What is transfer learning with CNNs?

Transfer learning uses a CNN pre-trained on a large dataset (like ImageNet) as a starting point. You keep the learned filters and fine-tune the final layers on your specific task. This dramatically reduces the data and compute needed to build an effective image classifier.

How It Works

A CNN processes an image through alternating convolutional and pooling layers. Each convolutional layer applies learned filters that slide across the input, computing a dot product at each position to produce feature maps. Early filters detect simple patterns like edges; later filters detect combinations of those patterns.

Pooling layers reduce spatial dimensions, making the network faster and more robust to small position changes. After several conv-pool pairs, the feature maps are flattened into a vector and fed into fully connected (dense) layers, which learn to combine the detected features into a final prediction.

Training adjusts all filter weights and dense layer weights via backpropagation, minimising the difference between predictions and true labels.

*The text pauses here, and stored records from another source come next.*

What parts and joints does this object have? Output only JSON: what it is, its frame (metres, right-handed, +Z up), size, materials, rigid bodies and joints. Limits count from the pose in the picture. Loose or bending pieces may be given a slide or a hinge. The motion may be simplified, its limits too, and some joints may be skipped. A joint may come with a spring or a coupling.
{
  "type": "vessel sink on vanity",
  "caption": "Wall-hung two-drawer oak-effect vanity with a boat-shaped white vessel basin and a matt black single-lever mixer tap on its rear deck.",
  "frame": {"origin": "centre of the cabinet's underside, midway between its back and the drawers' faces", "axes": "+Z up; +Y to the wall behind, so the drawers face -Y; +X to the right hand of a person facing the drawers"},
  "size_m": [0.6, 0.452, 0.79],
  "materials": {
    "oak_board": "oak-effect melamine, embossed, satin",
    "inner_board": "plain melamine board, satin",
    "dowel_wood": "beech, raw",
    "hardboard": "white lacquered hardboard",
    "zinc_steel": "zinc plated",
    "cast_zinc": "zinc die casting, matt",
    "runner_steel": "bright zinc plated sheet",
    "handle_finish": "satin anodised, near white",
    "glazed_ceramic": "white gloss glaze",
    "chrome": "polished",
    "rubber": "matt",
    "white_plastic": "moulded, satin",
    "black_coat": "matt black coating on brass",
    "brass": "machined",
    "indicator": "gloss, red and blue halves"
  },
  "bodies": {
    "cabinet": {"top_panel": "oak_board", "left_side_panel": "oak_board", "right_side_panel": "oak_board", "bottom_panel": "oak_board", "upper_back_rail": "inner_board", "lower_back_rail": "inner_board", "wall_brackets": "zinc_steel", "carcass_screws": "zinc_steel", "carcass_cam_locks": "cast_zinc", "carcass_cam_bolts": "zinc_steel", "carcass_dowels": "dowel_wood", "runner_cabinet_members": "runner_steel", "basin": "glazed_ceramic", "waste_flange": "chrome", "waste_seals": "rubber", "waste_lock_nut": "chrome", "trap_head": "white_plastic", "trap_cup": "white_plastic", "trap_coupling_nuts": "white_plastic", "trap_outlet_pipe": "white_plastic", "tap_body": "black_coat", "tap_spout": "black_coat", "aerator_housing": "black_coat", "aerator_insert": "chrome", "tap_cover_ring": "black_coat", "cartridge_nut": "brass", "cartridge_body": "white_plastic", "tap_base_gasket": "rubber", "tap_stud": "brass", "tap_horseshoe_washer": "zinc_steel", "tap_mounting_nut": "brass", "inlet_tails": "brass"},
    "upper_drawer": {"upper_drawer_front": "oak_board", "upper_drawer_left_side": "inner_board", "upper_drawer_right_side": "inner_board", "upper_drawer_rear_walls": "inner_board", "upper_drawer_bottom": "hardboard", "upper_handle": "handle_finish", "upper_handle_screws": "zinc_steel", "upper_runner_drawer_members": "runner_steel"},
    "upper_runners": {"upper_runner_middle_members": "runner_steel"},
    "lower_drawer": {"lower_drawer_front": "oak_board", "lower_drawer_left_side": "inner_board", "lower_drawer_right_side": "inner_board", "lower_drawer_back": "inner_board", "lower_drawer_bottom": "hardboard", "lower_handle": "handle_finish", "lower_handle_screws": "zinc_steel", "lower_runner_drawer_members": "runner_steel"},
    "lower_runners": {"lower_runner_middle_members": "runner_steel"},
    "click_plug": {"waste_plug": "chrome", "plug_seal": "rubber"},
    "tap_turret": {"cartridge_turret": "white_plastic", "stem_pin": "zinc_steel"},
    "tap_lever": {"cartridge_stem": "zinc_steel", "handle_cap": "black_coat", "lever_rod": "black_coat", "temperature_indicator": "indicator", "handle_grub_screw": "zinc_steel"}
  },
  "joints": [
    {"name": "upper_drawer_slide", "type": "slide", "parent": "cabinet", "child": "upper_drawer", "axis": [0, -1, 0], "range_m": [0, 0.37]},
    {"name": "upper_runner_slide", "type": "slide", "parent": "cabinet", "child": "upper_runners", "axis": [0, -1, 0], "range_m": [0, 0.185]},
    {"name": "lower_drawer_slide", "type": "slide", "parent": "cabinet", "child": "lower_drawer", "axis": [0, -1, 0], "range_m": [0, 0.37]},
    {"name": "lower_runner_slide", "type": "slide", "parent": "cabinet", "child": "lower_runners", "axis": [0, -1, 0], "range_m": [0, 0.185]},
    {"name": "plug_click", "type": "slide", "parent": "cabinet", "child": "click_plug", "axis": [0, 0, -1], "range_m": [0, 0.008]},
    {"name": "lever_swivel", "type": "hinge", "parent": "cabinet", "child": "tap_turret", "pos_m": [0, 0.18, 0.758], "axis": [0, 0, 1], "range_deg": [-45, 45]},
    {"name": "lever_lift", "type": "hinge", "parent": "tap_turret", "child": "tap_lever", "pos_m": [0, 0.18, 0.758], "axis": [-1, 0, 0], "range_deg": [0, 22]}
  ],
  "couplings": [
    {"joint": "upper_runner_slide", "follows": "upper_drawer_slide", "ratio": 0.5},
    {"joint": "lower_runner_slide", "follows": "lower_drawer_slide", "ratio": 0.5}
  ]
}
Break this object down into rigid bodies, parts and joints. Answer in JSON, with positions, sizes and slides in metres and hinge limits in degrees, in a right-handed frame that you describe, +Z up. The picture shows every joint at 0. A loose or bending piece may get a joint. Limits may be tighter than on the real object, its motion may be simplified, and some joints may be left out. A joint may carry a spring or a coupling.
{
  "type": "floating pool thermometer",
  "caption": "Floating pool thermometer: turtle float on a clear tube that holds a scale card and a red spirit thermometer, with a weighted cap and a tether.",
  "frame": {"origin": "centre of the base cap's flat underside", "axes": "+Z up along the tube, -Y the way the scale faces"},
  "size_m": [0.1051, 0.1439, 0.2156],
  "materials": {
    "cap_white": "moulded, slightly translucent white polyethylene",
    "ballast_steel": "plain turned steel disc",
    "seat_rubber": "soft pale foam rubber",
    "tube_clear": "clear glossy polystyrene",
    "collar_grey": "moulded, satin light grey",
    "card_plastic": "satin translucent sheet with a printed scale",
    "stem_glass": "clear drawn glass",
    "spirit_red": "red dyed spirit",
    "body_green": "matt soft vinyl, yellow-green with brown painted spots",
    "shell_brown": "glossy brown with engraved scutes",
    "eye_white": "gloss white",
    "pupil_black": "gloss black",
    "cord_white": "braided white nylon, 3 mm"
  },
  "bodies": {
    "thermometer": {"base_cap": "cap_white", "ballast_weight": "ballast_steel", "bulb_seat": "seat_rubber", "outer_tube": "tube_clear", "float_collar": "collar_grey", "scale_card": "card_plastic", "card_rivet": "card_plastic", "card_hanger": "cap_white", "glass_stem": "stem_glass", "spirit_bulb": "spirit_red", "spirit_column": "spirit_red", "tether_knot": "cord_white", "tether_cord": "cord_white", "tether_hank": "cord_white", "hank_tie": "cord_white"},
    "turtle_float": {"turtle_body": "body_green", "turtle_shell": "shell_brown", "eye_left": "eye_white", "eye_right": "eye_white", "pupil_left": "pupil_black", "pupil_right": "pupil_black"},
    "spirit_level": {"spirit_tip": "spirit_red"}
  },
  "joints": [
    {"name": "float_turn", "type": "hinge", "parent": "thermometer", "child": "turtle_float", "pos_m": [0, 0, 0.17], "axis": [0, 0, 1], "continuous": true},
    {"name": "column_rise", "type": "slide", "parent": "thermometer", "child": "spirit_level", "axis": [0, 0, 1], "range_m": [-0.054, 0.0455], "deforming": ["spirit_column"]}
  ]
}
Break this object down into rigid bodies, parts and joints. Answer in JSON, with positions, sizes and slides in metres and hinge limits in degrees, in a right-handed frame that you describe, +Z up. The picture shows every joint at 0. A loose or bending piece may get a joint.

The network discovers what patterns are useful for the task - you don't specify them.

Key Points
  • CNNs exploit the spatial structure of images: nearby pixels are related, and patterns appear in multiple locations
  • Convolutional filters detect patterns at different scales and complexities across layers
  • Filters are learned during training - not hand-coded
  • Max pooling reduces feature map size and provides shift tolerance
  • A standard CNN stacks conv-pool pairs, then flattens into dense layers for the final prediction
  • Vision Transformers have surpassed CNNs in research but CNNs remain practical for smaller datasets
  • Transfer learning lets you reuse pre-trained CNN filters, reducing data and compute requirements significantly
Sources
  • LeCun, Y. et al. (1998). Gradient-based learning applied to document recognition. Proceedings of the IEEE.
  • He, K. et al. (2016). Deep Residual Learning for Image Recognition. CVPR.
  • Dosovitskiy, A. et al. (2021). An Image is Worth 16x16 Words: Transformers for Image Recognition at Scale. ICLR.
  • Chollet, F. (2021). Deep Learning with Python, 2nd ed. Manning Publications.